Cross-promote with care

Cross-promotion posts scheduled close to a screening tend to work better when they feel coordinated, not copied. Each filmmaker can spotlight the block while preserving the personality of her own film.

  1. Name the theme: describe the shared thread in one plain sentence.
  2. Tag fellow directors: make the block visible as a collective program, not a solo campaign.
  3. Use one concrete image: a still, a prop, a location, or a frame that tells viewers what world they are entering.
  4. Invite conversation: mention the Q& A if the festival has scheduled one, and prepare for panel-style answers.

A director with a 9-minute short about a grandmother’s tailoring shop might post a frame of blue thread across a wooden table, then connect it to the block’s larger focus on inherited labor. That single image can carry more feeling than a crowded graphic.

Prepare for the panel, not the spotlight

Panel-style Q& As reward precision. A filmmaker should prepare a short answer about process, one about the film’s thematic connection to the block, and one question she would like to ask another director. That final move signals generosity and keeps the conversation from becoming a sequence of mini press conferences.

It also helps to listen during the screening. Audience reactions reveal where the block is doing its work: a laugh that releases tension, a silence after a difficult cut, a murmur when two films unexpectedly rhyme. Those cues can guide a better answer than any rehearsed talking point.

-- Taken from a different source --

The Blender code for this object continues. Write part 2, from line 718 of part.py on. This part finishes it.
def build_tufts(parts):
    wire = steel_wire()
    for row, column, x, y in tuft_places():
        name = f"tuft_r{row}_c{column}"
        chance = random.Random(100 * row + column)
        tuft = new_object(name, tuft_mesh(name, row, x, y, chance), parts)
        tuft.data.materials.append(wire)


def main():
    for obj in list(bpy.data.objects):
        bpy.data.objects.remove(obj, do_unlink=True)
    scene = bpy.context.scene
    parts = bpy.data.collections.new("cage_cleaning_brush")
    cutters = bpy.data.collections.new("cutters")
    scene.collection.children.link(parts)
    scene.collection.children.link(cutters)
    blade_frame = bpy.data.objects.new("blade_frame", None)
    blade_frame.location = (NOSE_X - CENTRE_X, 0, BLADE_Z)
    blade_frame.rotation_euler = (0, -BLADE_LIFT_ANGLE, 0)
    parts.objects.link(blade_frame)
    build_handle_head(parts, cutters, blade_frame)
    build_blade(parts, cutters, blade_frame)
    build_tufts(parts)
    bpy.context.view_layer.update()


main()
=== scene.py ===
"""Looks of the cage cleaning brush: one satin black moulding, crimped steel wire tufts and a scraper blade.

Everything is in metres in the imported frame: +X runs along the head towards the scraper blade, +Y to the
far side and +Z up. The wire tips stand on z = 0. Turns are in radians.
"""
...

Near the back of the cinema, a first-time director watches her film end and hears applause fold into the opening image of the next short. Twenty minutes later, she stands beside three other women under the aisle lights, still holding the paper cup of water someone handed her. An audience member asks about the sound of the sewing machine in her final scene, and another director nods because her own film ends with a different kind of machine, humming in the dark.